The challenge with coupling gearboxes to internal combustion engines is primarily the torsional resonance that can develop at certain speeds. The load of a propeller and reduction unit can alter the resonant frequencies of the crankshaft, allowing torsional vibration to increase rapidly to high levels at certain rotational speeds. Measures taken by the designer to mitigate torsional resonances in the original design of the engine can be rendered ineffective if the resonant frequency is altered by the use of a reduction unit. Clutches and/or flexible couplings are sometimes used to prevent torsional resonance from reaching damaging levels.

The Continental Tiara series engines used a single gearset to drive both the propeller and the camshaft, this allowed the propeller to run at half the engine speed.

==Applications==
The use of propeller reduction gearing was very common during the height of piston engine use in aviation (the 1930s through the 1940s), with essentially all of the most powerful piston engines ever built for use in aircraft being designed to make use of reduction gearing.
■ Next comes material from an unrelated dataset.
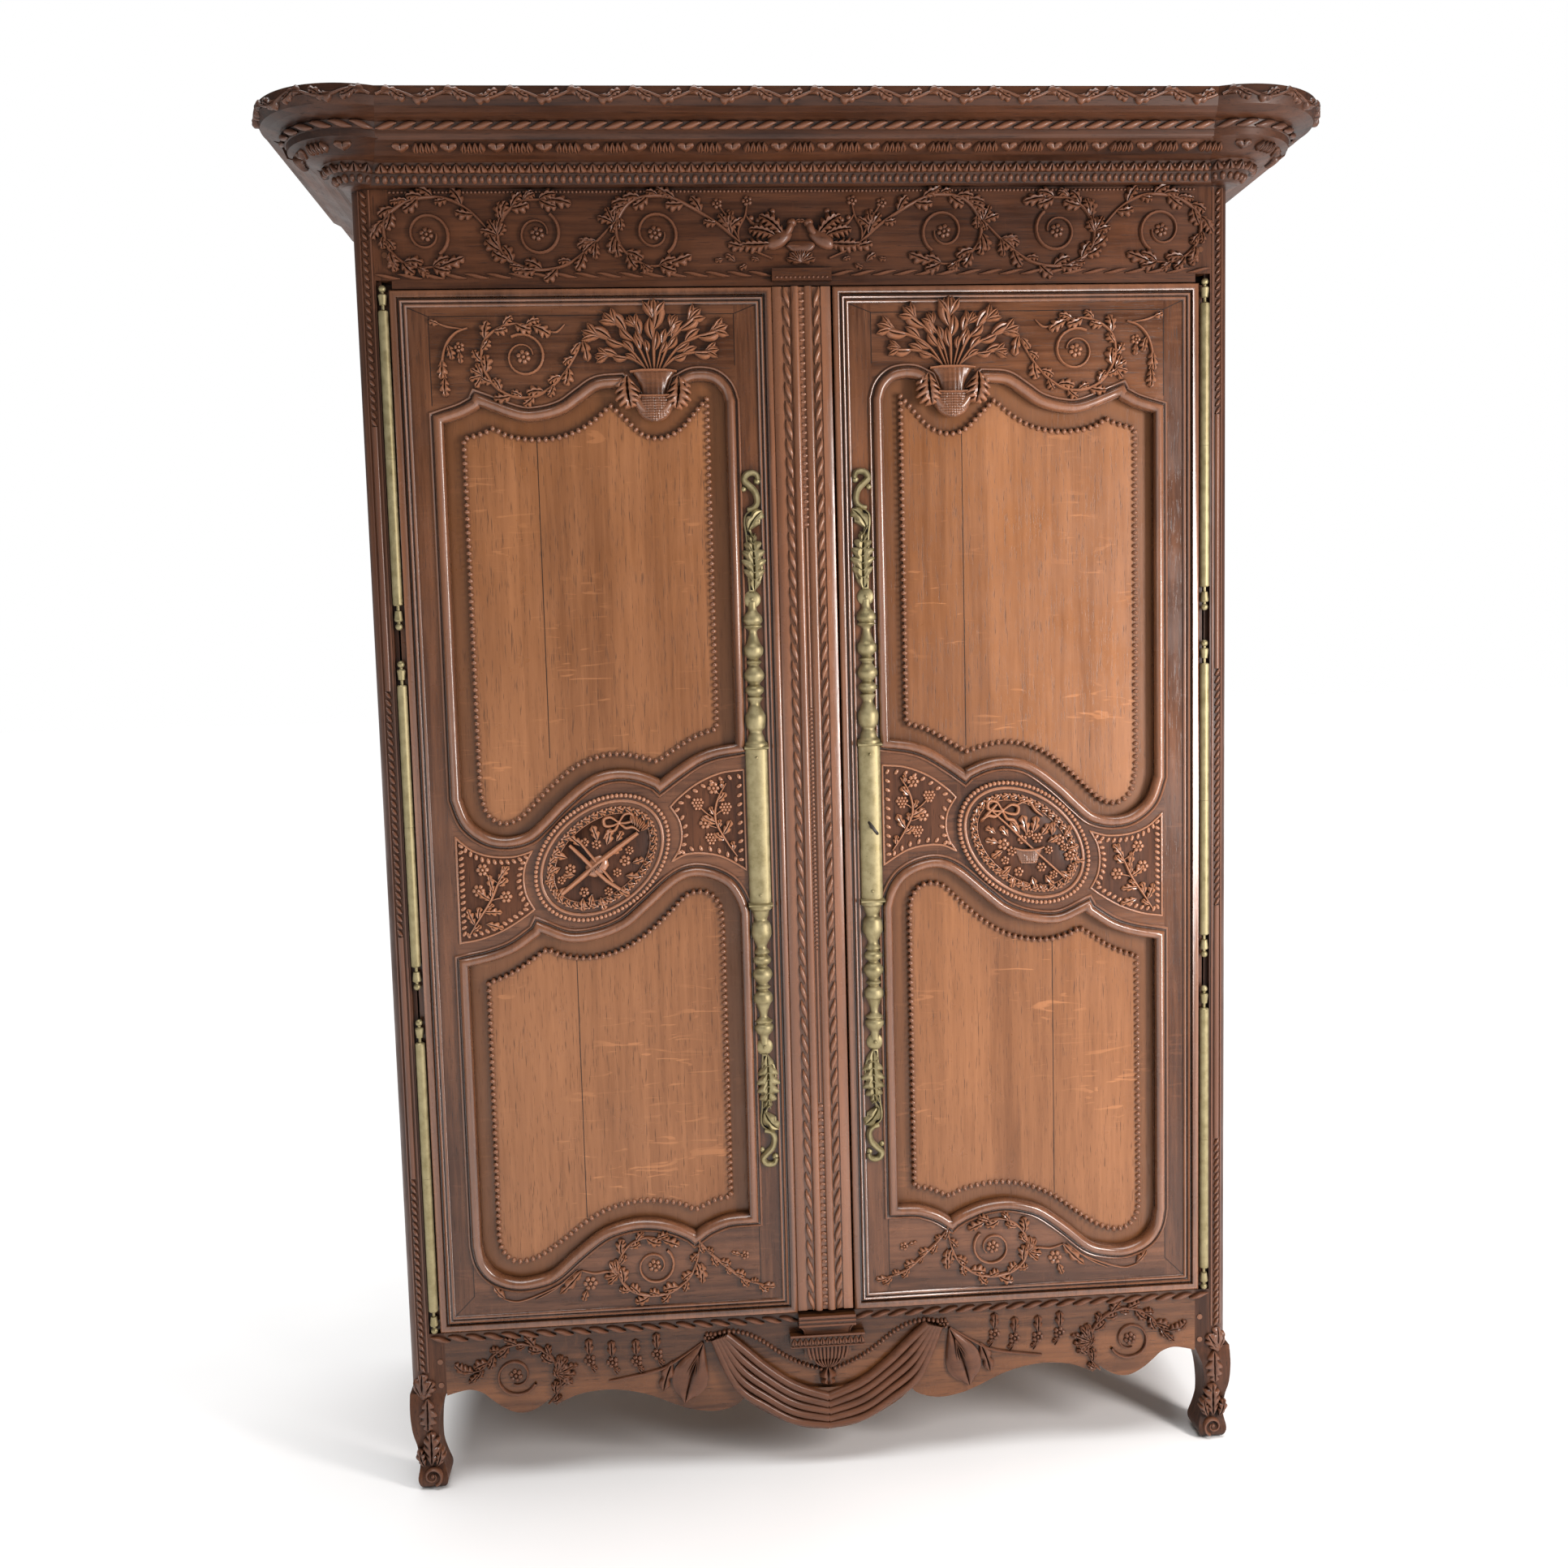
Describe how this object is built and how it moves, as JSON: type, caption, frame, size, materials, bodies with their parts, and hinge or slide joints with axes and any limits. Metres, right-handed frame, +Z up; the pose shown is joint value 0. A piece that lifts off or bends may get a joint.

The use of a reduction unit is common in the construction of experimental homebuilt aircraft when automotive engines may be used. These engines, in addition to their lower cost, typically have less displacement than purpose-built light aircraft engines and develop peak power at high revolutions per minute (rpm), typically above 4,000 rpm. Traditional aircraft engines, where the propeller is most commonly fastened directly to the engine crankshaft, develop peak power near the peak safe and efficient speed for the propeller—2,500 to 3,000 rpm. This speed is considered the typical maximum rpm for a single-engine aircraft propeller due to the need to keep the propeller tip speed below the speed of sound.

Factory-certified aircraft engines have also used reduction units integral to their design. The Cessna 175 used a geared unit which is part of the Continental GO-300 engine while the Helio Courier and several Beechcraft twins, among others, used the geared Lycoming GO-435 and GO-480. Many light sport aircraft use engines from Rotax such as the Rotax 912 which incorporates a geared reducer.